Train arrives on time (nice for SW trains) and I jump on to settle down for the 50 minute journey into Waterloo. Did a spot of reading of the FT Business section on Telcos (lots of changes this week) before returning back to my phone.
This time I do fire up the Nokia Oss browser set to go straight to my bookmarks rather than open the default homepage. I keep the Bloglines bookmark at the top. I go straight into it (screenshot on left). 3g coverage in Surrey , at least where I am is pretty good so the site is brought up quickly. I'm already logged in, (using the preferences of remember username and password) so I go straight to my feeds and start reading. I do this so regularly now when I have a couple of spare minutes, it all happens (as long as there is coverage) within 15-20 seconds. I notice the FT RSS and The Register RSS have refreshed and are reflecting their views on the same Teclo stories I'd just been reading in the FT.
Decided to send a text to a work colleague on a project I'm working on to call me later, rather than email from the blackberry (easy as it is)... resume back to Bloglines. I'm viewing the web version of bloglines (not the mobile version) and it all works fine through the oss browser.

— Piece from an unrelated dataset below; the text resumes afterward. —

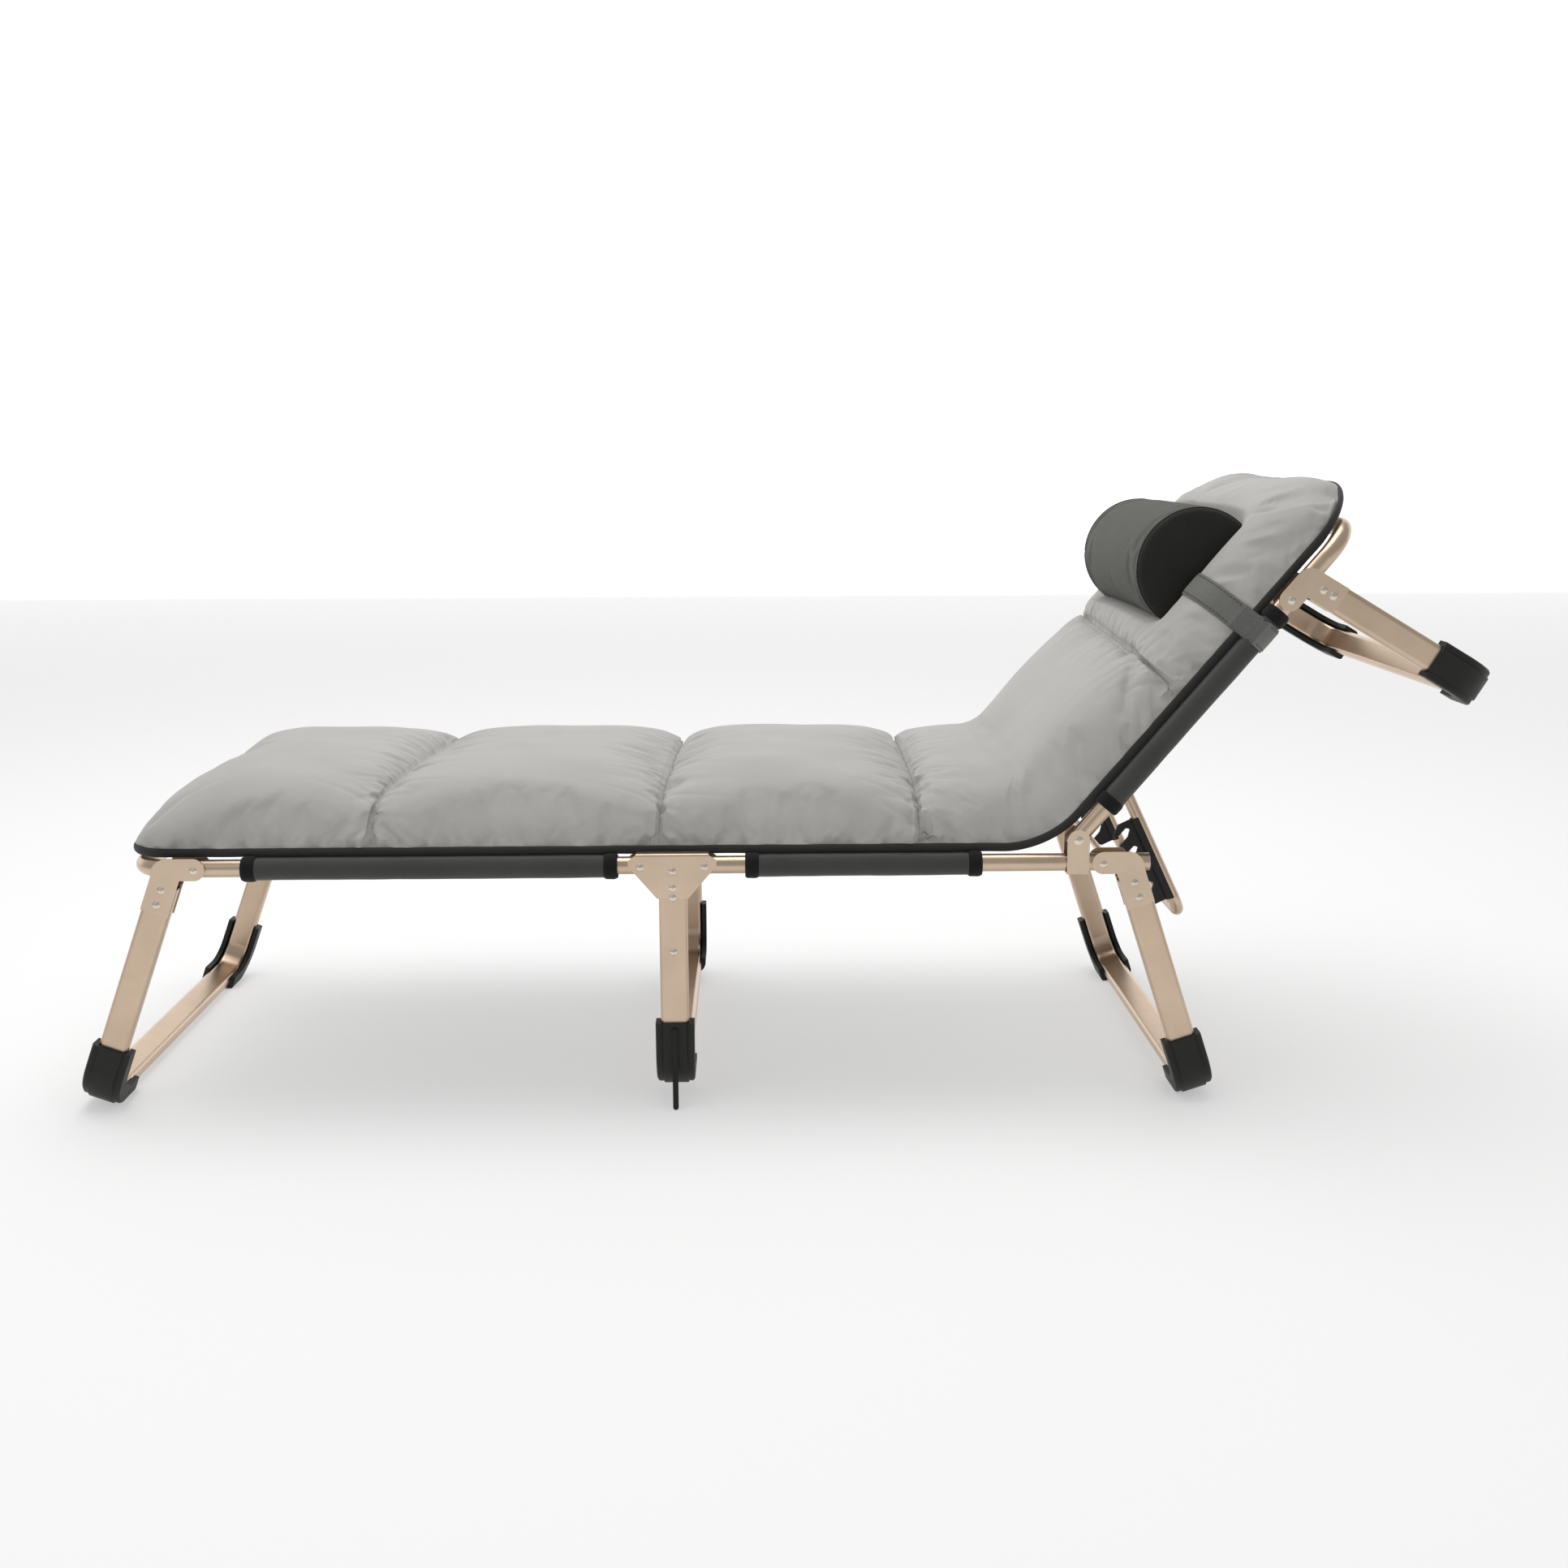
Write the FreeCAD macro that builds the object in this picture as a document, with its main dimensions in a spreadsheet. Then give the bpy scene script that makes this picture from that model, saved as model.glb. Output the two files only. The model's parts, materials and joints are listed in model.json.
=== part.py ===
import FreeCAD, Part
import math
import os
import Sketcher

# A folding cot with a reclining back. Everything is in millimetres and degrees.
# +X is the head end, +Z is up, and the part stands on the plane Z = 0.
# Each sub-part is built in the frame of the joint that it belongs to, and then placed.

DIMENSIONS = {
    # side rails
    "rail_height": 357.0,          # axis of the side rails above the floor
    "rail_side": 312.5,            # axis of each side rail from the middle of the cot
    "rail_radius": 12.5,
    "tube_wall": 1.5,
    "snug": 0.05,                  # gap round a plug or a ring that grips
    "mid_leg_x": -145.6,           # the middle leg, from the middle of the whole part
    "hinge_half": 45.0,            # each middle hinge pin from the middle leg
    "rail_overrun": 8.0,           # rail beyond its hinge pin
    "foot_reach": 750.5,           # from the middle leg to the axis of the foot bow
    "seat_reach": 672.0,           # from the middle leg to the open end of the seat rails
    "bow_bend": 50.0,
    "rail_plug_depth": 14.0,
    "rail_plug_cap": 1.6,
    # back
    "back_pivot_reach": 569.3,     # from the middle leg
    "back_pivot_rise": 34.0,       # above the rail axis
    "back_angle": 50.0,
    "back_reach": 562.5,           # from the back pivot to the axis of the head bow
    "back_overrun": 12.0,
    "crossbar_reach": 113.3,       # from the back pivot to the cross tube
    "crossbar_radius": 9.5,
    # legs
    "leg_width": 40.0,
    "leg_depth": 20.0,
    "leg_corner": 7.0,
    "leg_bend": 45.0,
    "leg_offset": 34.0,            # leg axis from its pivot
    "foot_leg_reach": 665.5,
    "foot_leg_splay": 20.6,
    "seat_leg_reach": 605.0,
    "seat_leg_splay": 18.5,
    "head_leg_reach": 436.0,
    "head_leg_splay": 9.3,
    "head_leg_length": 300.0,      # from its pivot to the middle of its floor bar
    "floor_bar_height": 19.0,      # middle of the floor bar of the splayed legs
    "mid_bar_height": 37.0,        # middle of the floor bar of the middle leg
    "mid_leg_rise": 8.0,           # top of the middle leg above the rail axis
    "leg_stop_gap": 0.3,
    "rivet_first": 8.5,            # from the top of a leg
    "rivet_second": 31.0,
    "head_rivet_second": 24.5,
    "leg_plug_flange": 2.0,
    "leg_plug_stem": 3.0,
    "leg_plug_play": 0.1,
    # shoes
    "shoe_width": 55.0,
    "shoe_height": 83.0,           # above the middle of the floor bar
    "mid_shoe_height": 91.0,
    "shoe_reach": 35.0,            # along the floor bar, past the bend
    "shoe_sole": 5.5,
    "shoe_play": 0.15,
    "shoe_lip": 2.0,               # its side walls reach this far past the leg
    "shoe_edge": 2.5,              # chamfer along its outer edges
    "shoe_panel": 34.0,            # width of the raised panel down its outer face
    "shoe_panel_rise": 2.5,
    "shoe_panel_slope": 1.5,
    "shoe_corner": 9.0,
    "mid_shoe_corner": 19.0,
    "peg_width": 8.0,              # the rubber strip down the middle leg's shoe
    "peg_thickness": 3.6,
    "peg_inset": 6.0,              # its upper end below the shoe's
    # brackets and pins
    "plate": 2.0,
    "play": 0.3,
    "pin_radius": 3.0,
    "pin_play": 0.08,
    "pin_head": 5.6,
    "pin_dome": 2.6,
    "bracket_above": 17.3,         # the cheek's upper edge above the pivot
    "bracket_below": 14.3,
    "bracket_arm": 46.0,           # the outer cheek's arm along the rail
    "inner_bracket_arm": 38.0,
    "bracket_inset": 0.5,          # a cheek's tongue is this much inside the leg's edge
    "bracket_corner": 9.0,
    "bracket_ledge": 2.0,          # the inner cheek's step below the rail
    "bracket_root": 6.0,           # where the outer cheek's hollow ends above the leg's top
    "bracket_hollow": 24.0,
    "bracket_margin": 13.0,        # a cheek's lower end below its last rivet
    # middle hinge
    "channel_top": 19.0,           # above the rail axis
    "channel_top_half": 50.0,
    "channel_half": 62.0,
    "channel_corner": 9.0,
    "channel_low": 2.0,
    "channel_fold": 3.5,
    "tongue_half": 22.0,
    "tongue_drop": 45.0,
    "mid_rivet_first": 6.0,        # each below the rail axis
    "mid_rivet_second": 30.0,
    "mid_rivet_third": 44.0,
    "guide_pin_drop": 124.0,
    # back pivot
    "ear_width": 31.0,
    "ear_strap": 1.6,
    "back_pin_head": 6.6,
    # prop
    "prop_side": 190.0,
    "prop_lean": 25.5,
    "prop_length": 258.0,
    "prop_radius": 9.0,
    "prop_bend": 30.0,
    "prop_start": 16.0,            # the rod's end below the cross tube's axis
    "prop_eye_wall": 2.6,
    "prop_eye_play": 0.15,
    "prop_eye_length": 24.0,
    "prop_stem_depth": 42.0,
    "prop_stem_length": 36.0,
    "prop_collar": 8.0,
    "rack_start": 92.0,
    "rack_depth": 43.0,
    "rack_pitch": 30.0,
    "rack_slot": 14.0,
    "rack_first_notch": 18.0,
    "rack_hook": 9.0,              # how far a notch rises behind its mouth
    "rack_run": 20.0,              # how deep a notch runs
    "rack_round": 5.0,             # its round end
    "rack_corner": 12.0,
    "rack_thickness": 5.0,
    "saddle_play": 0.1,
    "saddle_wall": 2.6,
    "rack_bar_reach": 650.0,
    "rack_bar_drop": 38.0,
    "rack_bar_radius": 5.0,
    "rack_end_reach": 667.0,
    "rack_bar_inset": 20.0,
    "rack_bar_bend": 10.0,
    # cloth
    "cloth": 1.5,
    "sleeve_play": 0.2,
    "sleeve_notch_play": 1.0,
    "band_width": 19.0,
    "band_thickness": 3.0,
    "foot_sleeve_far": 601.0,
    "foot_sleeve_near": 77.0,
    "seat_sleeve_near": 102.0,
    "seat_sleeve_far": 435.0,
    "back_sleeve_near": 58.0,
    "back_sleeve_far": 417.0,
    "mat_rise": 20.0,              # underside of the mat above the rail axis
    "mat_thickness": 68.0,
    "back_mat_thickness": 58.0,
    "mat_side": 304.0,
    "foot_mat_reach": 768.0,
    "foot_mat_slope": 160.0,
    "foot_mat_lip": 20.0,
    "back_mat_reach": 594.0,
    "back_mat_slope": 25.0,
    "back_mat_drop": 22.0,
    "mat_edge": 14.0,
    "pad_gap": 1.0,
    "raise_room": 16.0,            # the back can rise this much before the pads meet
    "pillow_reach": 401.0,
    "pillow_radius": 87.0,
    "pillow_base": 14.0,
    "pillow_half_length": 200.0,
    "pillow_gap": 1.0,
    "pillow_edge": 6.0,
    "strap_width": 40.0,
    "strap_reach": 376.0,
    "strap_thickness": 2.0,
    "strap_play": 0.6,
    "strap_bend": 12.0,
    "strap_slope": 42.0,           # height of the slanting run at each side of the mat
    "strap_slant": 23.1,           # its width
}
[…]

Email guilt finally succumbs and I take a look on the blackberry. They've piled up again, most I can ignore or delete but a couple I need to action. The blackberry connect client that is available on some E-series Nokia devices for Push email is great, but I'm not quite ready to move over completely and have personal and corporate mail all in one device... I like using my phone for personal email and the Blackberry for work...this may change with the next round of devices, as I've started synching my work calendar into my phone as I tend to keep both personal and work related items in my work calendar.
A dreary, rainy Surbiton, Wimbledon and Clapham go by and the train journey is very dull. In this time I'm answering work emails on the blackberry and dipping into personal emails on the phone via GMail java client or MyYahoo client to pick up these respective mails. I like the Gmail one particularly. I have also set up Yahoo as an Inbox in the Nokia Messaging client as an alternative way of accessing the mails. Yahoo seriously need to beef up the spam protection, is it just me or do you find at least 40 spam emails per day ? it's highly annoying sorting out the spam from legitimate emails..
All of this heavy data transfer is flat-rate on my tariff so i don't need to worry about any pricing issues or bill shock...
I get to Waterloo and take a taxi to the Southbank as it's raining and arrive at the Symbian event. My phone is on standby and I switch it to silent mode using the on/off key quickly to toggle the profile (learnt the hardway - as I have set my ringtone to a particular personal favoutie mp3). After the introductions, the speakers start and I take a few notes, a few camera photos (uploaded in one click) and at the end of the event decide to use the voice recorder to hear David Wood sum up. A bit of networking with some of the mobile industry personalities afterwards and then off home.
On the train home I read a couple of the BBC news headlines in my favourite mobile magazine reader, send off 1 or two texts that I had neglected to reply to earlier in the day (asynchronous communication has its advantages) and download a podcast comedy clip form the S60 podcasting application, ready to be listened to later. I sit down amongst the last of the commuters and read the evening paper for the remainder of the journey to look at some good old fashioned content.
Arriving back at my home station, where I now live at night is very dark with no street lighting, after a couple of stumbles I remembered i had an application that keeps the backlight on- 'S60spoton' so used it effectively as a torch to see the very dark path ahead for the 10 minute walk home. I'm doing all this with one hand / one thumb as I'm walking along...The screen on the N73 is big enough to act as quite a good torch although obviously it sucks up the battery quickly. Finally reached home and plugged in for recharge before heading off to bed satisfied that my phone had done a good day's work.
I could have done all of the above with various other gadgets (sometimes a lot better) and I'm not advocating convergence here. My point is that my phone has definately become more than a voice only device with my social network on it (address book).
I now have other options that did not exist before, and this is the important bit, ** should ** I want to use them (with a little bit of prior set up and configuration). Sometimes I do want to use these features/ phone services and other times I don't but it's great having the choice.